• **TASK DETAILS**: Reproduce exactly the opening lines of the listing, stopping after the line that contains "and the selvage." and including it.

* Begin DATA *

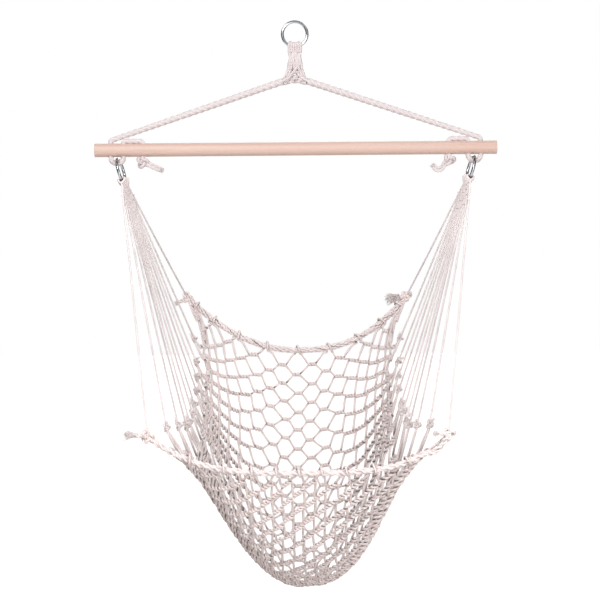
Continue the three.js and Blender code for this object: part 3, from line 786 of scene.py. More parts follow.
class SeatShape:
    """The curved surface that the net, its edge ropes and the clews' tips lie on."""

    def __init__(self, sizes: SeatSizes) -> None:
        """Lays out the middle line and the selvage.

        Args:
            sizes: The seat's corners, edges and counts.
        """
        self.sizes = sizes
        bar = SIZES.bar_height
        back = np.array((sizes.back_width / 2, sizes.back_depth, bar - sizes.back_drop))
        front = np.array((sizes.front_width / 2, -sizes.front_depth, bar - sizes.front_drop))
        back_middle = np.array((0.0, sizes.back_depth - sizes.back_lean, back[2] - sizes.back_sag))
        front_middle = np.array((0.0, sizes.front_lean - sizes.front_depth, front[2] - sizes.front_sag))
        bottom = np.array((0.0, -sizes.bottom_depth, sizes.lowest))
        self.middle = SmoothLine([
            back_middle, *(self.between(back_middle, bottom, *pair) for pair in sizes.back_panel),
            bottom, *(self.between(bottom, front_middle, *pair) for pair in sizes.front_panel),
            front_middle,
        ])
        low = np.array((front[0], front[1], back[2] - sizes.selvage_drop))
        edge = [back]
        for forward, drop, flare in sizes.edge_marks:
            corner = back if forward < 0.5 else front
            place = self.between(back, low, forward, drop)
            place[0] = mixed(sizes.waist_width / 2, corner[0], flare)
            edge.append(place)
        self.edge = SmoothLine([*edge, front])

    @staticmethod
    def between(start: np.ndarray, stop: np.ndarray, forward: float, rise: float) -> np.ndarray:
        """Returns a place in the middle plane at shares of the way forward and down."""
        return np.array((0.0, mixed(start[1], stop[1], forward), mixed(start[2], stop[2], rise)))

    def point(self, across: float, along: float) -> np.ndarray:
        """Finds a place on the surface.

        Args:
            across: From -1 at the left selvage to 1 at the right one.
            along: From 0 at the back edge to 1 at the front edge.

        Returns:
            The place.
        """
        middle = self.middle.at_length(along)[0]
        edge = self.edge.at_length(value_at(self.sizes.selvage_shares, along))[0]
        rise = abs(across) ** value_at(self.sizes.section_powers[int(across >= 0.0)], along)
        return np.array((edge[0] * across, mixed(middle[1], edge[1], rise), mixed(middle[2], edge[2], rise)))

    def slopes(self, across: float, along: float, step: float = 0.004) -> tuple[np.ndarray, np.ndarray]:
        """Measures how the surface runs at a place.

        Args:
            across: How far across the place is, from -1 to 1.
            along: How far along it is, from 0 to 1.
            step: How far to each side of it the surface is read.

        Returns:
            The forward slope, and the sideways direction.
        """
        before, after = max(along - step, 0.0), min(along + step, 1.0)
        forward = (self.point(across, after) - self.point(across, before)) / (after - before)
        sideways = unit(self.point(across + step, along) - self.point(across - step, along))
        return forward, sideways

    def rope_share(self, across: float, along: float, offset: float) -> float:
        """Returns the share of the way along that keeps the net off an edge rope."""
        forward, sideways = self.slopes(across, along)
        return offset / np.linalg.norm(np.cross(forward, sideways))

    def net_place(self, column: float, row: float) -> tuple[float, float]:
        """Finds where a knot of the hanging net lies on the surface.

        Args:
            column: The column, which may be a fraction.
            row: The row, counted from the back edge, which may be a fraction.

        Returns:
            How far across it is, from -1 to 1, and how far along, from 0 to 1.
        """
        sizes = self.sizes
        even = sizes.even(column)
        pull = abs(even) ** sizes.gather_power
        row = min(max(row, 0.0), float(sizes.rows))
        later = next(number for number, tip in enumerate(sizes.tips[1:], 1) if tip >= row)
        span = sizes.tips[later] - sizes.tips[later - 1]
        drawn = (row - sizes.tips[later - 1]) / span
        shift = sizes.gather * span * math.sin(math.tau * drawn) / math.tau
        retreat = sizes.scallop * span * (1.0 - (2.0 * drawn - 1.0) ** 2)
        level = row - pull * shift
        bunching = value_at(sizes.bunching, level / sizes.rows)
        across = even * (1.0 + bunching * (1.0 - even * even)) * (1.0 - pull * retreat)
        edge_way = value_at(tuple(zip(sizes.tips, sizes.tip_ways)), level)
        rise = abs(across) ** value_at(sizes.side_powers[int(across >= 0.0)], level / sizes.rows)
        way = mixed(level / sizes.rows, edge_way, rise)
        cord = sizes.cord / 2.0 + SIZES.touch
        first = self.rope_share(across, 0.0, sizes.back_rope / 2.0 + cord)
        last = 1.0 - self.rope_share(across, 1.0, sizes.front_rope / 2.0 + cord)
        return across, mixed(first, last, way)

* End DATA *

• **THE COMPLETED TASK**:
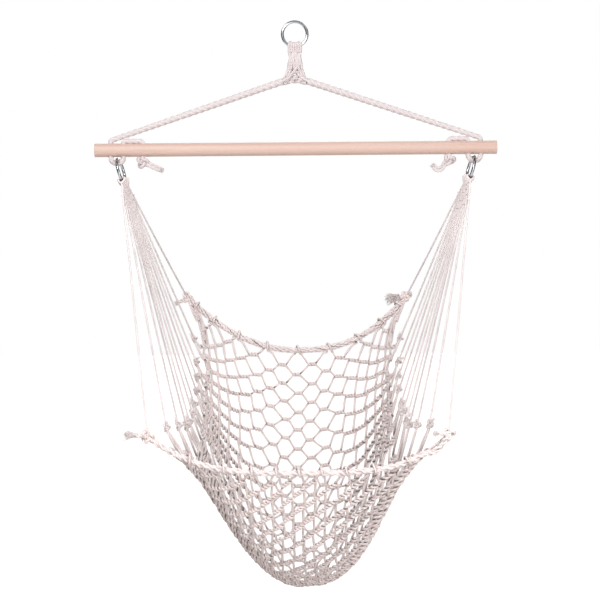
Continue the three.js and Blender code for this object: part 3, from line 786 of scene.py. More parts follow.
class SeatShape:
    """The curved surface that the net, its edge ropes and the clews' tips lie on."""

    def __init__(self, sizes: SeatSizes) -> None:
        """Lays out the middle line and the selvage.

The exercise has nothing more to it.